WHAT YOU SHOULD DO:
Examine the entries below, count the lines holding the string "origin", and respond with the number only.

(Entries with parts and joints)
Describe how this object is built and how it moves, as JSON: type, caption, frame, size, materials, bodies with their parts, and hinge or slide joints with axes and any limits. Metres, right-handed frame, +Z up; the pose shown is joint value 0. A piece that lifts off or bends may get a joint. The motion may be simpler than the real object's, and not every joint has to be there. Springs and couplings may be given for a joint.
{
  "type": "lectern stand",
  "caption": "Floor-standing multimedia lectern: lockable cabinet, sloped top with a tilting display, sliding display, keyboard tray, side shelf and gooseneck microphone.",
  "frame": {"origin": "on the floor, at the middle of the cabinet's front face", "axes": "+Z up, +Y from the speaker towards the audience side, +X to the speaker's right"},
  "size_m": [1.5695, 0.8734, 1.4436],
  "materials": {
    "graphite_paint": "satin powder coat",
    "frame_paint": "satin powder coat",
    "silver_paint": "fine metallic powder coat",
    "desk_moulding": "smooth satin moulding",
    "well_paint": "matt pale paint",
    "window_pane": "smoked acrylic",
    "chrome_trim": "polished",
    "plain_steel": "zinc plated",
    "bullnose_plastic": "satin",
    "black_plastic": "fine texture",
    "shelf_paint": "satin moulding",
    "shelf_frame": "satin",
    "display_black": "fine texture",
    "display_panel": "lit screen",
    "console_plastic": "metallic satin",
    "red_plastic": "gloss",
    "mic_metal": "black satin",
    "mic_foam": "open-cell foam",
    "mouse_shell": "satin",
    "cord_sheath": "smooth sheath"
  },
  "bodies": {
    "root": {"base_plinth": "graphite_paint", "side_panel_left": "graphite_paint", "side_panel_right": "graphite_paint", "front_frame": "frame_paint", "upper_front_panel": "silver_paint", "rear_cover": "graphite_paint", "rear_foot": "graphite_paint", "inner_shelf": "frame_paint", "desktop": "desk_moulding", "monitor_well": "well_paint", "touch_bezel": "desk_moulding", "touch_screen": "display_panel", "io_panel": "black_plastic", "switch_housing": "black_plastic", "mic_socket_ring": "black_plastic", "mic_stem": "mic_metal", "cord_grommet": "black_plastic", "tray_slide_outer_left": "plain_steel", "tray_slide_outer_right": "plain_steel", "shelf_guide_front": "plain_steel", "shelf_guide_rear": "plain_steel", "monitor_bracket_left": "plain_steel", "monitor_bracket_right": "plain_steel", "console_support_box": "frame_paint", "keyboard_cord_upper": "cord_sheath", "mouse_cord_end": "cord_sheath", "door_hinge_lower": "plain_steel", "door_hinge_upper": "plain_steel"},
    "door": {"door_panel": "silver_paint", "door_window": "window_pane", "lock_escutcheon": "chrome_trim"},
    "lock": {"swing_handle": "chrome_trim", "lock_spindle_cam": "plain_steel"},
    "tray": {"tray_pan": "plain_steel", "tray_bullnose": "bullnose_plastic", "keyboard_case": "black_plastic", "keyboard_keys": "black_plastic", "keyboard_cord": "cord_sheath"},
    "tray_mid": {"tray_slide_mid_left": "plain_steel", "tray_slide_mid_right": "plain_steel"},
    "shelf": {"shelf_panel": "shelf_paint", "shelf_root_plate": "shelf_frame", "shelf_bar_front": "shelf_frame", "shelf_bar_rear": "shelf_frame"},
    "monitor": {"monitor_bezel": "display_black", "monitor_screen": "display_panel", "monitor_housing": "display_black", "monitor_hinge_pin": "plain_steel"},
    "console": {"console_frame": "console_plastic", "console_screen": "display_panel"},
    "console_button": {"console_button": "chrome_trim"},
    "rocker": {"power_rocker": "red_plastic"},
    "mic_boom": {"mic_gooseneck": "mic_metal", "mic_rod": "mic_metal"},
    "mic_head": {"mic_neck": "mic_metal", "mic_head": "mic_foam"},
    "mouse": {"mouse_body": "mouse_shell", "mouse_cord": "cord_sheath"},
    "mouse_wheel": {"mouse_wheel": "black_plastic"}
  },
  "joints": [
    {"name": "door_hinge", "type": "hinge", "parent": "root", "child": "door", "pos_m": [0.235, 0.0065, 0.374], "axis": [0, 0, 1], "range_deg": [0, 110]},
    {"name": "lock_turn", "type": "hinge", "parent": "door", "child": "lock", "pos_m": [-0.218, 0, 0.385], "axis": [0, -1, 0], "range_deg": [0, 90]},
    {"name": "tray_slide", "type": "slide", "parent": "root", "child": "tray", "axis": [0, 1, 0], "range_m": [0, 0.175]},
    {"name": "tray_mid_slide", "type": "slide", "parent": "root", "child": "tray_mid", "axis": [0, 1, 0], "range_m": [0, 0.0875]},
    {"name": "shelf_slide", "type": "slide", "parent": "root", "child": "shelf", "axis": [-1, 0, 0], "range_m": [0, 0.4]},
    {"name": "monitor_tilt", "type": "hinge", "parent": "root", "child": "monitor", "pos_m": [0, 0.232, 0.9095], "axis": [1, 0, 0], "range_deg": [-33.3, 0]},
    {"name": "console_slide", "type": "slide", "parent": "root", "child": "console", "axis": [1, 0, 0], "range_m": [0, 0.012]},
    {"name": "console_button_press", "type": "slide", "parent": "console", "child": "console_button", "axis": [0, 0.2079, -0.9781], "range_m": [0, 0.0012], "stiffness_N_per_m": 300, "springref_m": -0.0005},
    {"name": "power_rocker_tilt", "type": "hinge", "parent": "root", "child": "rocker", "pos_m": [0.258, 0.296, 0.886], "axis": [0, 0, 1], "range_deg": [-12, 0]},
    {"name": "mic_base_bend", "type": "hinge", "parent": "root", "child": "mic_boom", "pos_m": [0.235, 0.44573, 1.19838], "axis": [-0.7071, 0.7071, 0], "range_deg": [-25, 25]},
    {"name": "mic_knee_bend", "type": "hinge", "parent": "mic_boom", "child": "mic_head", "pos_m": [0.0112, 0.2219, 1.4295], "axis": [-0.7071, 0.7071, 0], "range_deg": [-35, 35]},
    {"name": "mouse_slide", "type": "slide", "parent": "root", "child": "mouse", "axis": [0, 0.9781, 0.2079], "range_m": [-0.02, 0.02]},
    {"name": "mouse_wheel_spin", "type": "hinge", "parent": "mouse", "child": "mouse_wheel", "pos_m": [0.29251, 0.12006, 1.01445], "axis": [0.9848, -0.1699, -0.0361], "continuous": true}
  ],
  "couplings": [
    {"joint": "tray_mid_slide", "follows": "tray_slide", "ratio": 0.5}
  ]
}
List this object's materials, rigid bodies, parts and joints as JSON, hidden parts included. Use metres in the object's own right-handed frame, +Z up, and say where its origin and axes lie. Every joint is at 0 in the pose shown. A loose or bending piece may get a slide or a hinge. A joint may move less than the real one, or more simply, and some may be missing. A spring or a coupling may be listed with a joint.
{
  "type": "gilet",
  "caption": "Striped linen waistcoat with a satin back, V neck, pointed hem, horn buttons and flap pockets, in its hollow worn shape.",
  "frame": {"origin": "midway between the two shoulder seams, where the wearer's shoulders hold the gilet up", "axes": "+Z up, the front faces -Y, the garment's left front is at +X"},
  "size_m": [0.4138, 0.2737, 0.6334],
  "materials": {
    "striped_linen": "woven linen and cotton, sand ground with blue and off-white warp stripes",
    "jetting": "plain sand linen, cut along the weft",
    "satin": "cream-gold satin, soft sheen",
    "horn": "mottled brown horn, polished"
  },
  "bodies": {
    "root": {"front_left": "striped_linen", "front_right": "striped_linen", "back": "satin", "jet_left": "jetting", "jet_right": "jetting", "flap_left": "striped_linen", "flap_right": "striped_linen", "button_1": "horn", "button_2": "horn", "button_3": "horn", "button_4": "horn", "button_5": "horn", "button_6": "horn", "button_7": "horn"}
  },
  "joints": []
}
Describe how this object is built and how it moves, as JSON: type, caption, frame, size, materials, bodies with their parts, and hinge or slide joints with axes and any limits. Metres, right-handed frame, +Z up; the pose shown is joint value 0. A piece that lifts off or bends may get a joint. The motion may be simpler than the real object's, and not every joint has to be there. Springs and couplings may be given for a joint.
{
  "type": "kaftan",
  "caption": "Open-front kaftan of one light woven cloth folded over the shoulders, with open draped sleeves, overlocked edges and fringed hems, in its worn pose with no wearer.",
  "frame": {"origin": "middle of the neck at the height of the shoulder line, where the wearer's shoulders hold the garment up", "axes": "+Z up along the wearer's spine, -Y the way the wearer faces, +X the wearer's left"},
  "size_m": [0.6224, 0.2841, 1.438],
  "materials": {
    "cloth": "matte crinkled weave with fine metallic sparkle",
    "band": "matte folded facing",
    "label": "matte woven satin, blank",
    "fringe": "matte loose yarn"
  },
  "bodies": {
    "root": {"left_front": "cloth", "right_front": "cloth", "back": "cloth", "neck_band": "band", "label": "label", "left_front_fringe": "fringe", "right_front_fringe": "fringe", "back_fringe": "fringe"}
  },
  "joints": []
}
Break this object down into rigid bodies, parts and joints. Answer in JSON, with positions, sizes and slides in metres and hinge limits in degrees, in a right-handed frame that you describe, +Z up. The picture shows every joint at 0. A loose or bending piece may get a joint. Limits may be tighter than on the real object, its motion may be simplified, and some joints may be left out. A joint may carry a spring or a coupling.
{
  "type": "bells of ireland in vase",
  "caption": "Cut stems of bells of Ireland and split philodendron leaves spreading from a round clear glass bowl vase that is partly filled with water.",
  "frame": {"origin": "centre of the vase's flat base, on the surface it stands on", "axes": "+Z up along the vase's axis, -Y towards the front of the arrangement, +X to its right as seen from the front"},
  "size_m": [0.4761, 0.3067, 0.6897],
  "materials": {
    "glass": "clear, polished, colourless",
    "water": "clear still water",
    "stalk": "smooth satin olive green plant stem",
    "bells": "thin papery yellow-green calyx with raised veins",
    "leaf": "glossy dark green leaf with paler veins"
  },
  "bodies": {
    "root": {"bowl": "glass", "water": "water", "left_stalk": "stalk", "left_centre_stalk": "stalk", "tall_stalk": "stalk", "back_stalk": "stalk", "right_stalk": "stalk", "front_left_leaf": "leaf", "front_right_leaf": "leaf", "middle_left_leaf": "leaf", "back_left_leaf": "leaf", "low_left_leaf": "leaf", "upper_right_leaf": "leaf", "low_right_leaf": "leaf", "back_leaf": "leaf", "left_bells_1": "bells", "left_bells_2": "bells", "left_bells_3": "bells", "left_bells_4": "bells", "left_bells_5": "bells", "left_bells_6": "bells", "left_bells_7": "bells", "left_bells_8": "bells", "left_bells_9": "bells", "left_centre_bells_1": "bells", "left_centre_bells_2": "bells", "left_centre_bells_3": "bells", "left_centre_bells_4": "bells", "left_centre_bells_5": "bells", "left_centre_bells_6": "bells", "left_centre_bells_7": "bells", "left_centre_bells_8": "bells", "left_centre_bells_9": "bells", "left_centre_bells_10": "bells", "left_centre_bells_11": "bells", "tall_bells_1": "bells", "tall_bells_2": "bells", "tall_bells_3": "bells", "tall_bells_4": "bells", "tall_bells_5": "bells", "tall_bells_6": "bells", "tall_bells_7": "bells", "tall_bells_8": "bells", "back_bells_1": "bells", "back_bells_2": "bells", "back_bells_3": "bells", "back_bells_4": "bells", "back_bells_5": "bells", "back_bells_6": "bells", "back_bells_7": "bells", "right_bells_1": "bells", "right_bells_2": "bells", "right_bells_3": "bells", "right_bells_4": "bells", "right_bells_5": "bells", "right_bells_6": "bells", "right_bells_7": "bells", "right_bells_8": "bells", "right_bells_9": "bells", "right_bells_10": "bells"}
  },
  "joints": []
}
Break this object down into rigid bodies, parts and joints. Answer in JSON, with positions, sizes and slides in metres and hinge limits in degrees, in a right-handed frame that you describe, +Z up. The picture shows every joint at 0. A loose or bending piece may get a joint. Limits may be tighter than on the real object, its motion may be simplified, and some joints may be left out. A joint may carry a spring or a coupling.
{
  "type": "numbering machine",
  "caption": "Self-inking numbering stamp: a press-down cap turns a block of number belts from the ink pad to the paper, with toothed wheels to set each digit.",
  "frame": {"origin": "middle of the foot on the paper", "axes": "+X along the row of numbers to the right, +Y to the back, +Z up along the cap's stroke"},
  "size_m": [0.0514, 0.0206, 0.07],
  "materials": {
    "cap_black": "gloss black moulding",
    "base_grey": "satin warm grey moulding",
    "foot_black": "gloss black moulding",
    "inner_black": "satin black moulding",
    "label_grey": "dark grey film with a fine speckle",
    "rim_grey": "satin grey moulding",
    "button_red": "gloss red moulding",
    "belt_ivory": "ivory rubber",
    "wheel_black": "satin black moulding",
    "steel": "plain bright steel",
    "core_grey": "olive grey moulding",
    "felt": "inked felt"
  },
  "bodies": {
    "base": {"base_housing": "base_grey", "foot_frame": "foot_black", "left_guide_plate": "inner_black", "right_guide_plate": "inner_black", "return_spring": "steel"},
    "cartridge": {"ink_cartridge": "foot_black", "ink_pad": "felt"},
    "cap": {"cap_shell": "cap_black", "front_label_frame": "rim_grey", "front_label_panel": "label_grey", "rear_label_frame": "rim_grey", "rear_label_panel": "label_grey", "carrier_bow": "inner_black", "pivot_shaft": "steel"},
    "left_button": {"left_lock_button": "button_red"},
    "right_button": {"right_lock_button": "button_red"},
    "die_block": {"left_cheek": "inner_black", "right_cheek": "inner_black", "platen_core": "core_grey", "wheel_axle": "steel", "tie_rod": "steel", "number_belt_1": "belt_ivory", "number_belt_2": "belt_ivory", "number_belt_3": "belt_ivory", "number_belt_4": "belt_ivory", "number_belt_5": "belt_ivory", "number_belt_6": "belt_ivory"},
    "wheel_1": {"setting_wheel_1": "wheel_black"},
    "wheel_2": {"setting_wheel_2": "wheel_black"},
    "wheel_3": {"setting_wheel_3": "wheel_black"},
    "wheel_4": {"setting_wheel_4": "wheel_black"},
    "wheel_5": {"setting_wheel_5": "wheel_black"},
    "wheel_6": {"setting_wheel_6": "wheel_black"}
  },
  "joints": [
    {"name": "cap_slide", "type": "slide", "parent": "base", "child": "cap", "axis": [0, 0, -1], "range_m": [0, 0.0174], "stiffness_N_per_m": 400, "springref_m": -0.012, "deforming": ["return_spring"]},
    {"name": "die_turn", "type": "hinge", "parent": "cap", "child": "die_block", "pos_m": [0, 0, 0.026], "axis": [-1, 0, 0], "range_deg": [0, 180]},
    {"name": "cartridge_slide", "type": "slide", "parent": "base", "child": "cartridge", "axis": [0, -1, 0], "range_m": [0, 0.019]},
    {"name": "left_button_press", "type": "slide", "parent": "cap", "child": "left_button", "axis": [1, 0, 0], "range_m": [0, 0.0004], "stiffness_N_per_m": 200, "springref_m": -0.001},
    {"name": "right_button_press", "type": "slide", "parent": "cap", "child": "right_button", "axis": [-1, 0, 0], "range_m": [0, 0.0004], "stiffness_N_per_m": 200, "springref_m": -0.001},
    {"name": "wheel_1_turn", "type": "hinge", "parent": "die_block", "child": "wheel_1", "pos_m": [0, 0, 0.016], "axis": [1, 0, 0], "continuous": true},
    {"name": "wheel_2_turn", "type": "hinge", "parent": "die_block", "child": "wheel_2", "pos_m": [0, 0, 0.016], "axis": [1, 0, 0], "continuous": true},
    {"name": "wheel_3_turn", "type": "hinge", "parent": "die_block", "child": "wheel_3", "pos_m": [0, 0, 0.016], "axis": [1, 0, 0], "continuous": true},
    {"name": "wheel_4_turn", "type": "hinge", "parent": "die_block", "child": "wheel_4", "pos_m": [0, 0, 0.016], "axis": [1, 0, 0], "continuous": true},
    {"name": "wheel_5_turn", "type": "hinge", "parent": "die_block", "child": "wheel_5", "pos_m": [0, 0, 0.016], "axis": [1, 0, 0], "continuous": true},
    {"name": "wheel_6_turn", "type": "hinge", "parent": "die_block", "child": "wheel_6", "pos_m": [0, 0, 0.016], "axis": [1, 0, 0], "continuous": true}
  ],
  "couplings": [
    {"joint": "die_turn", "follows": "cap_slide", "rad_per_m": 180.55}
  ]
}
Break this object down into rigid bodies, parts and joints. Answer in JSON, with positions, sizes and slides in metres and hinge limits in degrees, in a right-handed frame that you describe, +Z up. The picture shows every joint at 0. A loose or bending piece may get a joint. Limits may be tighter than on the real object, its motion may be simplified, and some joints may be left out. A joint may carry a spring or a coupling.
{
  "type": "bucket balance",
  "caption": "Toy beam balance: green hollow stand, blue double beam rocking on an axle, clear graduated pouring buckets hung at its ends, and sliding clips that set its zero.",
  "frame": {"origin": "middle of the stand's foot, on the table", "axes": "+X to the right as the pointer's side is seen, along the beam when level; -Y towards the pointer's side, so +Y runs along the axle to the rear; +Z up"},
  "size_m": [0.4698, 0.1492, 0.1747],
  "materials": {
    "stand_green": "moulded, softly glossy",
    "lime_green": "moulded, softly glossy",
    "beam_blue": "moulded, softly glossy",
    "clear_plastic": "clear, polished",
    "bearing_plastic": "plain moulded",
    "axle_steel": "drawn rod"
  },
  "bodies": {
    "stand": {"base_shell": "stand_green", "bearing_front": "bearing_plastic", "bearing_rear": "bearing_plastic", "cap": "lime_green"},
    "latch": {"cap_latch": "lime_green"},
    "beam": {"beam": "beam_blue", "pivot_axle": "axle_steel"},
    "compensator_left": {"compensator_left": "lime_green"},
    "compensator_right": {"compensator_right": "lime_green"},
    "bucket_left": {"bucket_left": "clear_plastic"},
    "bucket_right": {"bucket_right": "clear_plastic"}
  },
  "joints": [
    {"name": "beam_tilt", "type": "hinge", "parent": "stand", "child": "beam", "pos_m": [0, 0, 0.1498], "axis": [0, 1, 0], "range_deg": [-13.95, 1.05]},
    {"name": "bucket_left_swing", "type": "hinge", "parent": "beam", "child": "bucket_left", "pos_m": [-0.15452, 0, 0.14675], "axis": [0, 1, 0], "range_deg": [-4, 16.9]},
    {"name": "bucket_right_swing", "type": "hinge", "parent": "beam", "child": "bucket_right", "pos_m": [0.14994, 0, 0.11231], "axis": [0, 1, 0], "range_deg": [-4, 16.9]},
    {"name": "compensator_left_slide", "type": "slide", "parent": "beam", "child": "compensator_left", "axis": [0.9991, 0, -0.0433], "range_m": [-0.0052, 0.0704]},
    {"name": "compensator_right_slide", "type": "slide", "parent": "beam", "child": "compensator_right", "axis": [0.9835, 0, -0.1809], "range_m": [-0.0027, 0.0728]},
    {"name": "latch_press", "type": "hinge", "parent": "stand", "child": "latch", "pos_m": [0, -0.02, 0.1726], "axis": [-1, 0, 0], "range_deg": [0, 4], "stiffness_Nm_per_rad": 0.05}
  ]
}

FINAL RESULT:
7